Because Lunsford has not proved that Stafford was not damaged, the summary judgment is not good on that ground. Accordingly, we sustain Stafford's issue in that respect.
Stafford alleged two DTPA violations. See Tex. Bus. & Com.Code Ann. § 17.46(a) (Vernon 1987 & Supp.2001). A 1995 amendment to the DTPA exempted professional services from the statute. Tex. Bus. & Com.Code Ann. § 17.49(c) (Vernon 1987 & Supp.2001). This amendment covers suits, like Stafford's, filed on or after September 1, 1996. See Act of May 19, 1995, 74th Leg., R.S., ch. 414, § 20(b), 1995 Tex. Gen. Laws 2988, 3004. Therefore, the trial judge correctly rendered summary judgment on Stafford's DTPA claim. Accordingly, we overrule Stafford's issue in that respect.

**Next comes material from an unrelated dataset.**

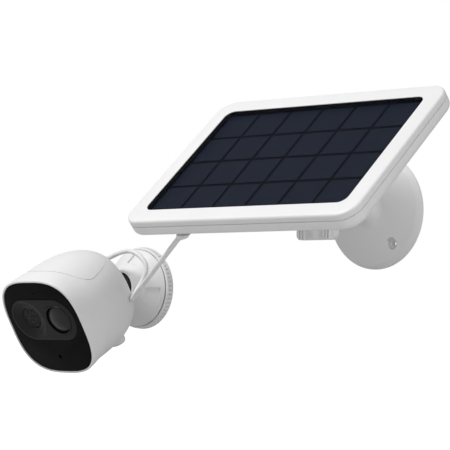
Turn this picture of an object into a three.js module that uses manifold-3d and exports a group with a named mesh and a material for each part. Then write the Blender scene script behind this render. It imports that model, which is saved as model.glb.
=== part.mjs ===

We affirm the summary judgment in part on Stafford's DTPA claim. We reverse the summary judgment in part on Stafford's legal malpractice claim. We remand the cause to the trial court for further proceedings limited to the legal malpractice claim.
1. “If any person liable to pay any tax neglects or refuses to pay the same after demand, the amount ․ shall be a lien in favor of the United States upon all property ․ belonging to such person.” (Emphasis added). Lunsford relies on the italicized words to argue that the lien was effective only against the ex-husband's property, not against Stafford's.